I had just been having a conversation with Him about my children and the years that had passed. When my children were the age of that little girl I didn't know much about grace. I wish I had. My life's path as a mother would have taken a much different turn. I would not have been so focused on modifying their behavior. I would have spent my time telling them who God saw them to be and what Christ's death really meant for them. I would tell them that they didn't have to get it all right, because that's what Jesus came to do. I would tell them that their sins will never define them, that God defines them. I would speak of His delight in them, telling them that He would never, ever, ever be ashamed of them for their mistakes. I would invite them to live in their reality, Jesus in them is their life. He wants to live from the inside out in them.
But I came into grace too late for their early years. I couldn't give them what I didn't have. Sometimes it feels like too much water has passed under the bridge.
How does one reconcile the years gone by? What does one do with the tangle of threads they've woven into the life of another, especially when it is their child? How would one untangle such a mess? As I contemplate it all, feeling the overwhelm, I am reminded of when my grandmother taught me how to cross stitch.

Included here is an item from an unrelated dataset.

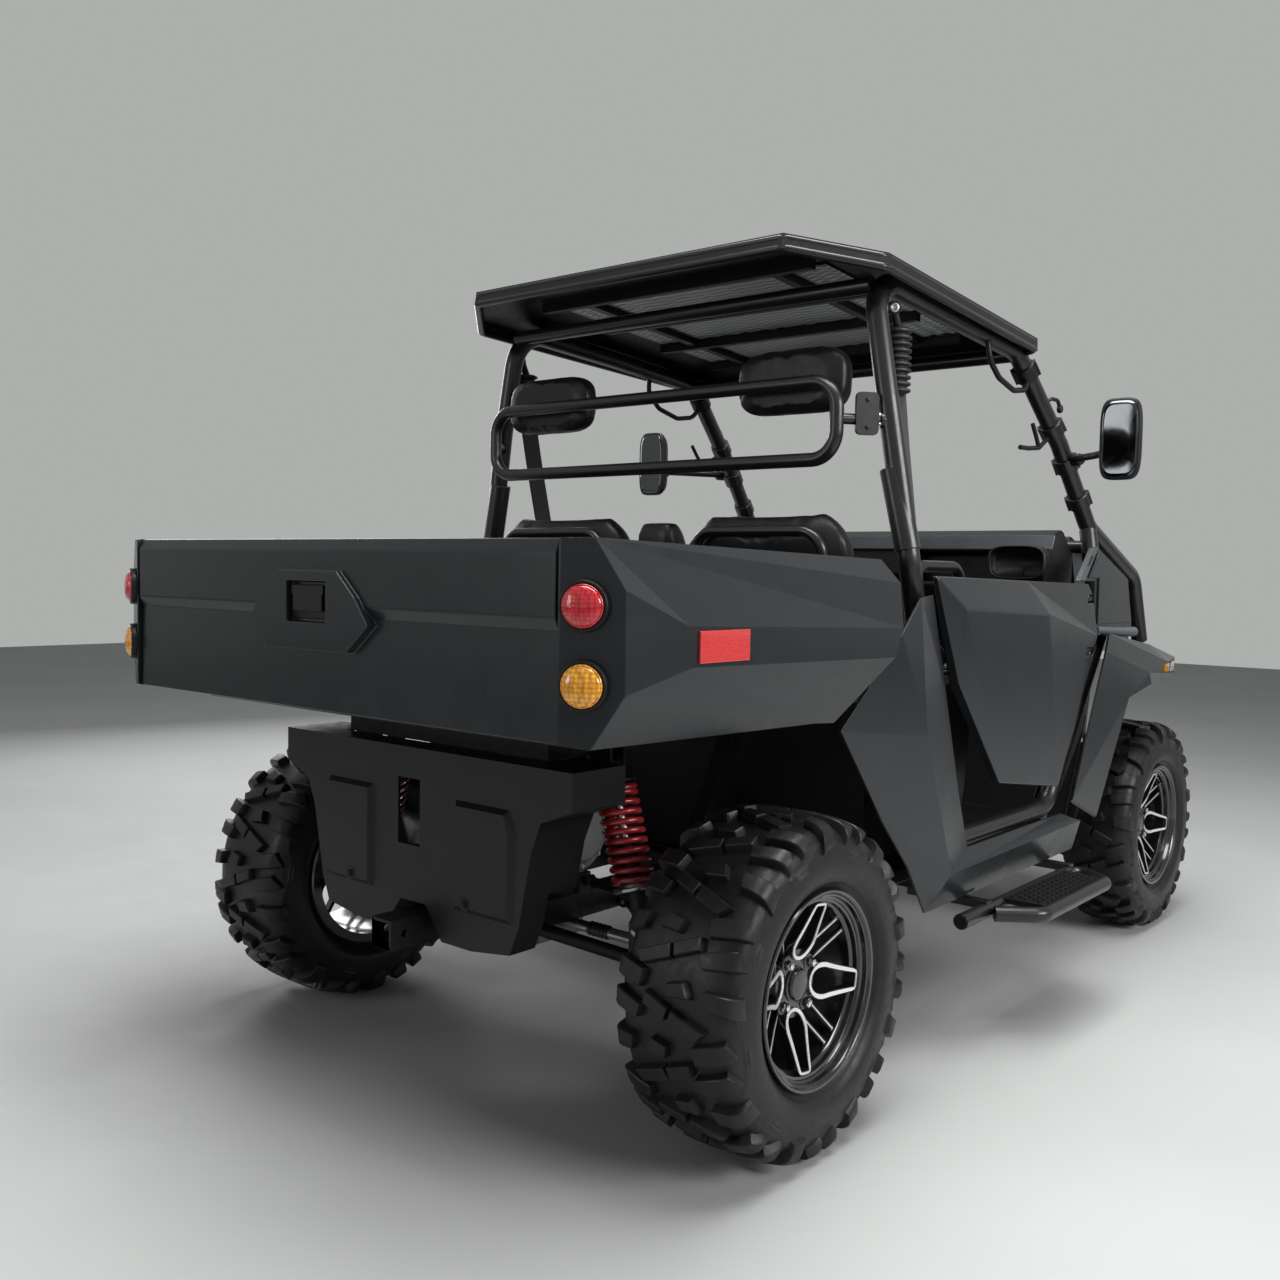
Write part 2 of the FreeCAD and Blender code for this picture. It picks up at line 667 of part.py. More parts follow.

She started off showing me how to look at the pattern and count each square, placing the thread right where it needed to go. Once my lessen was finished I was sent home to work on my own. When I returned for my next instruction she turned the fabric over to look at the back. She immediately saw that I had been carrying threads across the fabric instead of taking the time to cut them close. The result was a chaotic mess. Patiently, Grandmother took the tangled threads out and wove them in neatly right where they needed to go. By the end of my first project the back of my tapestry was as neat as the front. Each and every mess had been resolved.
It's what I imagine Papa God does with the threads that I've woven into my life, and the lives of those I love. Somehow, someway He takes those threads and intertwines them into the fabric of each life weaving His story of redemption.
In some unfathomable way there is never too much water under the bridge for any life. God is the God of my yesterdays, my todays and my tomorrows. He weaves His story of restoration in ways my mind cannot comprehend. As He does with me, so He will do with my children. It's that which gives me hope.
Nothing I do will ever fix a thing in my life. I cannot make who I was better. Jesus died so that I might have a fresh, new start each and every day. He fixed everything and now offers to live His perfect life through me. I get to step into what He has done for me. He makes all things new.
One by one He's taking the threads of my life, unraveling them, cutting them close while weaving them into a unique tapestry. It is the story that tells of how He came for one stuck in sin and shame and brought them out. As my children watch they are given a picture for their own lives. He is the God who makes all things good.
I live to tell, for I am His story of redemption.